Goal of the exercise:
Reproduce the records below exactly as they appear.

Task inputs:
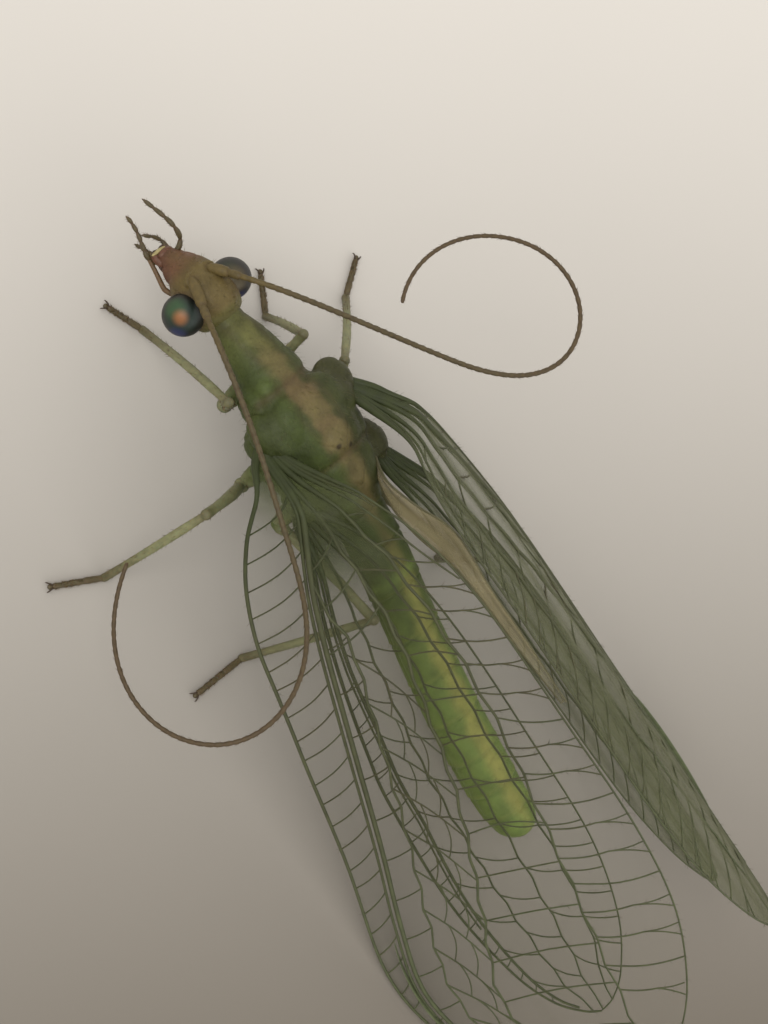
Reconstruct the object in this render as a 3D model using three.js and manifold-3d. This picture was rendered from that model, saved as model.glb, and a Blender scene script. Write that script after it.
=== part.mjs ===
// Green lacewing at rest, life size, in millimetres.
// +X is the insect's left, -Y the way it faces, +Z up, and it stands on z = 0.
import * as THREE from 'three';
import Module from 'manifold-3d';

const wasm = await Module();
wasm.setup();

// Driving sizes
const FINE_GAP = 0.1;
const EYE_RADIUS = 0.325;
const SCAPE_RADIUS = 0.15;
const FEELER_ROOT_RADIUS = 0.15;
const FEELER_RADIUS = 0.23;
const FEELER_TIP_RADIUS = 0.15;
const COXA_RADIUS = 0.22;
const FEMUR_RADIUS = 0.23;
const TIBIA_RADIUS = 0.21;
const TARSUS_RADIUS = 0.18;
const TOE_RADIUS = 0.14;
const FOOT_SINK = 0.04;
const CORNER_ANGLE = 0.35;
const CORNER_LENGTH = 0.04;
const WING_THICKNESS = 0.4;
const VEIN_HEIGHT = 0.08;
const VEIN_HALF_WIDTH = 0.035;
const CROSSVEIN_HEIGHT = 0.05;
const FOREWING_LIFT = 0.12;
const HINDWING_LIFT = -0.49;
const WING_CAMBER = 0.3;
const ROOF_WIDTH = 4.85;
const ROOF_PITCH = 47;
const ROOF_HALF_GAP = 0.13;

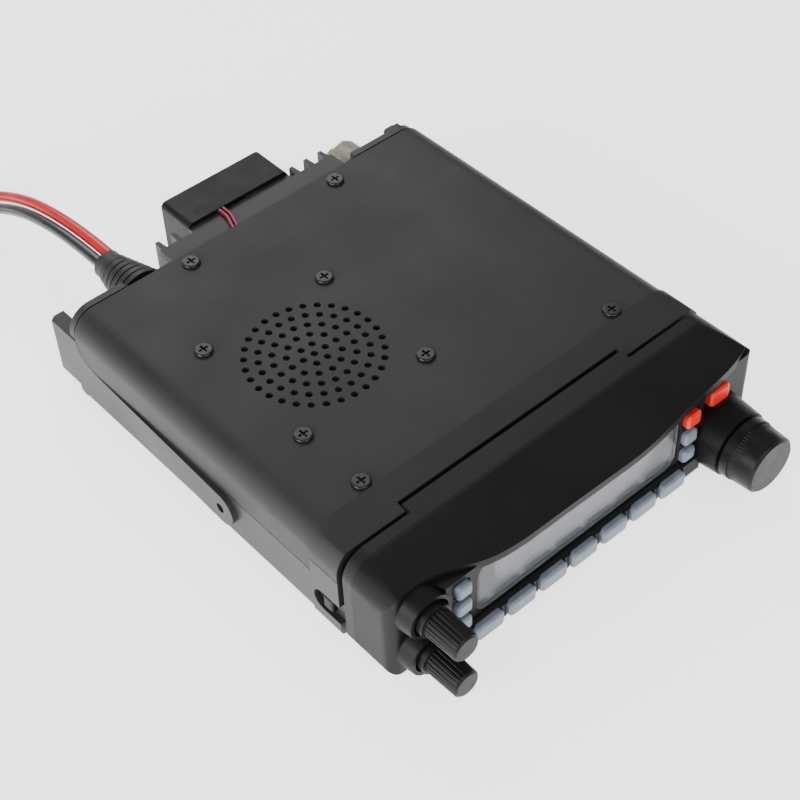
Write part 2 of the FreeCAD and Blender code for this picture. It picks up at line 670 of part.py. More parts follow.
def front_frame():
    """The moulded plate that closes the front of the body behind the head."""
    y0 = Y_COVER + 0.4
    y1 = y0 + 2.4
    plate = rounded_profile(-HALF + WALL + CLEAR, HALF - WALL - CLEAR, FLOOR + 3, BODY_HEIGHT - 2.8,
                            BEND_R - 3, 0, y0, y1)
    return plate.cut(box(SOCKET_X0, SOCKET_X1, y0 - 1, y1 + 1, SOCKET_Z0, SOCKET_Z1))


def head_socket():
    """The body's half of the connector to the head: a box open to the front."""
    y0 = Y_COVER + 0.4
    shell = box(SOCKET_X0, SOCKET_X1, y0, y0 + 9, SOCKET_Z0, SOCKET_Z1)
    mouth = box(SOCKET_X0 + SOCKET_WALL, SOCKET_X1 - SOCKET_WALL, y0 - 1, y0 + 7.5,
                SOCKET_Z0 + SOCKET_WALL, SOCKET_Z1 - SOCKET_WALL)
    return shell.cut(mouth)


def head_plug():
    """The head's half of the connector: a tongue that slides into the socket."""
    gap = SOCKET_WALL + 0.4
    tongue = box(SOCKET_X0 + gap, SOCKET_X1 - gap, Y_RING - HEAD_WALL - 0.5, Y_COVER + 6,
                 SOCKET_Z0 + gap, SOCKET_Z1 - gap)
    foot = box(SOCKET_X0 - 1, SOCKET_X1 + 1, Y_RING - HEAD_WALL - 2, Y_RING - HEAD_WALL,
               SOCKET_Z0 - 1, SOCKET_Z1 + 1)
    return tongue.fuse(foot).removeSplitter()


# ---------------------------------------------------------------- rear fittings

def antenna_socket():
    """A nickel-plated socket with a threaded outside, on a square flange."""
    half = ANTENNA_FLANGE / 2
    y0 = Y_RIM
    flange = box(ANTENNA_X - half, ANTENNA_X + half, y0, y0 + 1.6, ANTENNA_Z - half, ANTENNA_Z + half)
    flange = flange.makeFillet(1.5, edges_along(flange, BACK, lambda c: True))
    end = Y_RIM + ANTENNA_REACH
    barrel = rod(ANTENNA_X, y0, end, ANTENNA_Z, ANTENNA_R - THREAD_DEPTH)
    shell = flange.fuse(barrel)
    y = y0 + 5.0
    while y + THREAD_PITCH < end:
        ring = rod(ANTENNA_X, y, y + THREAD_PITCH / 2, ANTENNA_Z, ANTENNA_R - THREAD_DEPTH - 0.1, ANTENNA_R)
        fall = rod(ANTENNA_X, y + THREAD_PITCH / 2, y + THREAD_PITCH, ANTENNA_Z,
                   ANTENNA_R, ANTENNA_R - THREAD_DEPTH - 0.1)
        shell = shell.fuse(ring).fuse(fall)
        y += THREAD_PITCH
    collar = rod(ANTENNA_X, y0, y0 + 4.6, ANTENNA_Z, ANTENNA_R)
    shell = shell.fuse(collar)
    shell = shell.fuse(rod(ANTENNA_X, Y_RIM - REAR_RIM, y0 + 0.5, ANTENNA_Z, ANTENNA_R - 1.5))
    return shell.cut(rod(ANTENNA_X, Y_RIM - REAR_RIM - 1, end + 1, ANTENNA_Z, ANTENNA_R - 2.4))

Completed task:
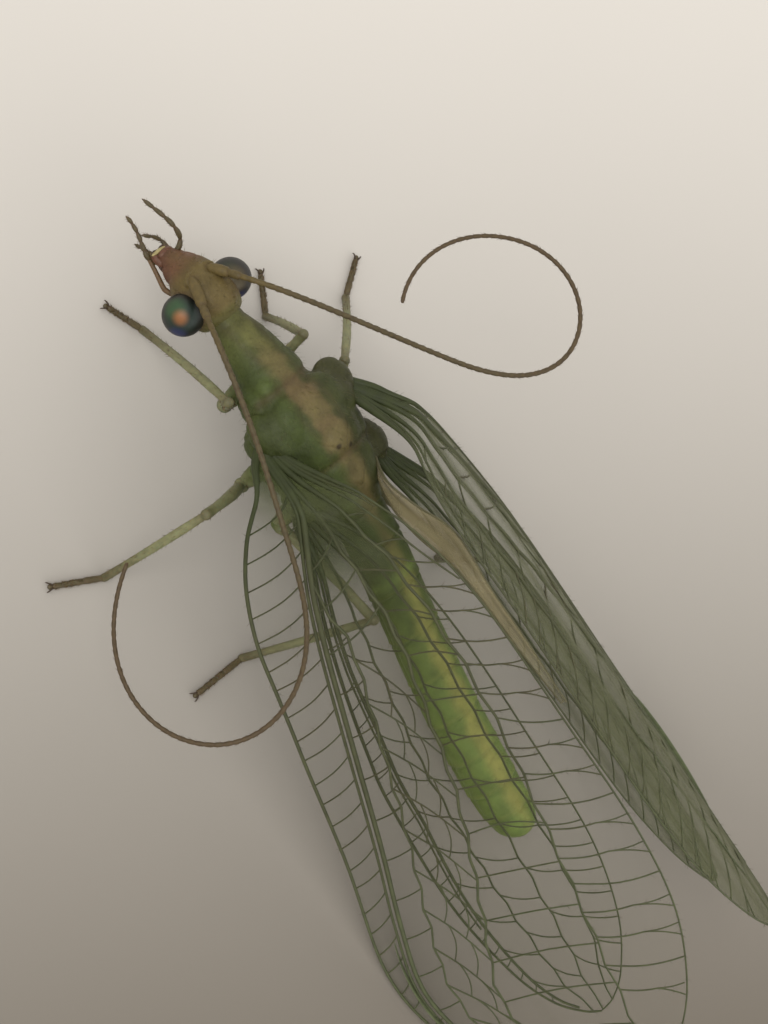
Reconstruct the object in this render as a 3D model using three.js and manifold-3d. This picture was rendered from that model, saved as model.glb, and a Blender scene script. Write that script after it.
=== part.mjs ===
// Green lacewing at rest, life size, in millimetres.
// +X is the insect's left, -Y the way it faces, +Z up, and it stands on z = 0.
import * as THREE from 'three';
import Module from 'manifold-3d';

const wasm = await Module();
wasm.setup();

// Driving sizes
const FINE_GAP = 0.1;
const EYE_RADIUS = 0.325;
const SCAPE_RADIUS = 0.15;
const FEELER_ROOT_RADIUS = 0.15;
const FEELER_RADIUS = 0.23;
const FEELER_TIP_RADIUS = 0.15;
const COXA_RADIUS = 0.22;
const FEMUR_RADIUS = 0.23;
const TIBIA_RADIUS = 0.21;
const TARSUS_RADIUS = 0.18;
const TOE_RADIUS = 0.14;
const FOOT_SINK = 0.04;
const CORNER_ANGLE = 0.35;
const CORNER_LENGTH = 0.04;
const WING_THICKNESS = 0.4;
const VEIN_HEIGHT = 0.08;
const VEIN_HALF_WIDTH = 0.035;
const CROSSVEIN_HEIGHT = 0.05;
const FOREWING_LIFT = 0.12;
const HINDWING_LIFT = -0.49;
const WING_CAMBER = 0.3;
const ROOF_WIDTH = 4.85;
const ROOF_PITCH = 47;
const ROOF_HALF_GAP = 0.13;

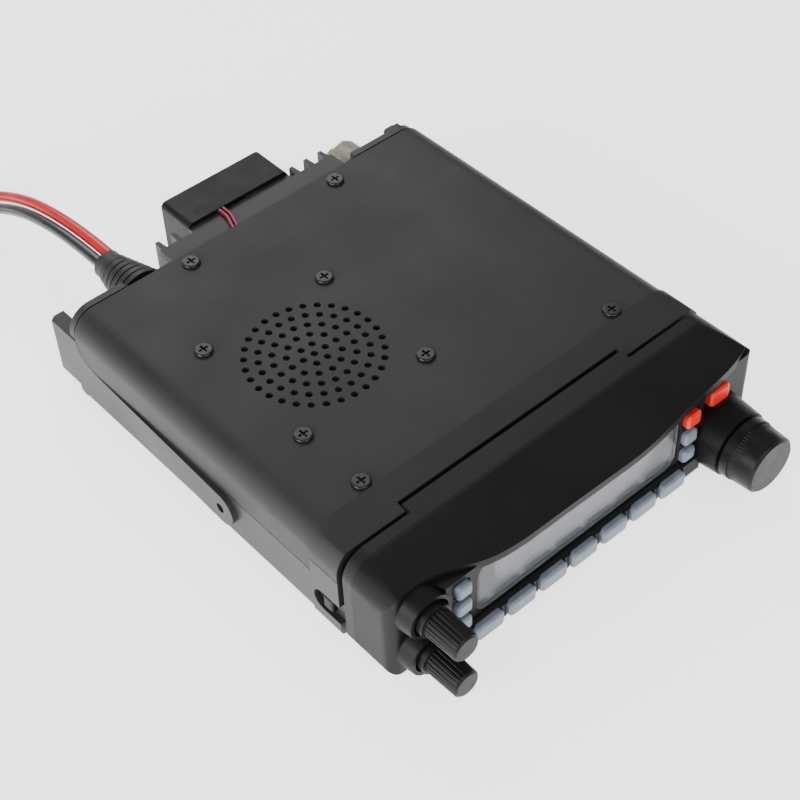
Write part 2 of the FreeCAD and Blender code for this picture. It picks up at line 670 of part.py. More parts follow.
def front_frame():
    """The moulded plate that closes the front of the body behind the head."""
    y0 = Y_COVER + 0.4
    y1 = y0 + 2.4
    plate = rounded_profile(-HALF + WALL + CLEAR, HALF - WALL - CLEAR, FLOOR + 3, BODY_HEIGHT - 2.8,
                            BEND_R - 3, 0, y0, y1)
    return plate.cut(box(SOCKET_X0, SOCKET_X1, y0 - 1, y1 + 1, SOCKET_Z0, SOCKET_Z1))


def head_socket():
    """The body's half of the connector to the head: a box open to the front."""
    y0 = Y_COVER + 0.4
    shell = box(SOCKET_X0, SOCKET_X1, y0, y0 + 9, SOCKET_Z0, SOCKET_Z1)
    mouth = box(SOCKET_X0 + SOCKET_WALL, SOCKET_X1 - SOCKET_WALL, y0 - 1, y0 + 7.5,
                SOCKET_Z0 + SOCKET_WALL, SOCKET_Z1 - SOCKET_WALL)
    return shell.cut(mouth)


def head_plug():
    """The head's half of the connector: a tongue that slides into the socket."""
    gap = SOCKET_WALL + 0.4
    tongue = box(SOCKET_X0 + gap, SOCKET_X1 - gap, Y_RING - HEAD_WALL - 0.5, Y_COVER + 6,
                 SOCKET_Z0 + gap, SOCKET_Z1 - gap)
    foot = box(SOCKET_X0 - 1, SOCKET_X1 + 1, Y_RING - HEAD_WALL - 2, Y_RING - HEAD_WALL,
               SOCKET_Z0 - 1, SOCKET_Z1 + 1)
    return tongue.fuse(foot).removeSplitter()


# ---------------------------------------------------------------- rear fittings

def antenna_socket():
    """A nickel-plated socket with a threaded outside, on a square flange."""
    half = ANTENNA_FLANGE / 2
    y0 = Y_RIM
    flange = box(ANTENNA_X - half, ANTENNA_X + half, y0, y0 + 1.6, ANTENNA_Z - half, ANTENNA_Z + half)
    flange = flange.makeFillet(1.5, edges_along(flange, BACK, lambda c: True))
    end = Y_RIM + ANTENNA_REACH
    barrel = rod(ANTENNA_X, y0, end, ANTENNA_Z, ANTENNA_R - THREAD_DEPTH)
    shell = flange.fuse(barrel)
    y = y0 + 5.0
    while y + THREAD_PITCH < end:
        ring = rod(ANTENNA_X, y, y + THREAD_PITCH / 2, ANTENNA_Z, ANTENNA_R - THREAD_DEPTH - 0.1, ANTENNA_R)
        fall = rod(ANTENNA_X, y + THREAD_PITCH / 2, y + THREAD_PITCH, ANTENNA_Z,
                   ANTENNA_R, ANTENNA_R - THREAD_DEPTH - 0.1)
        shell = shell.fuse(ring).fuse(fall)
        y += THREAD_PITCH
    collar = rod(ANTENNA_X, y0, y0 + 4.6, ANTENNA_Z, ANTENNA_R)
    shell = shell.fuse(collar)
    shell = shell.fuse(rod(ANTENNA_X, Y_RIM - REAR_RIM, y0 + 0.5, ANTENNA_Z, ANTENNA_R - 1.5))
    return shell.cut(rod(ANTENNA_X, Y_RIM - REAR_RIM - 1, end + 1, ANTENNA_Z, ANTENNA_R - 2.4))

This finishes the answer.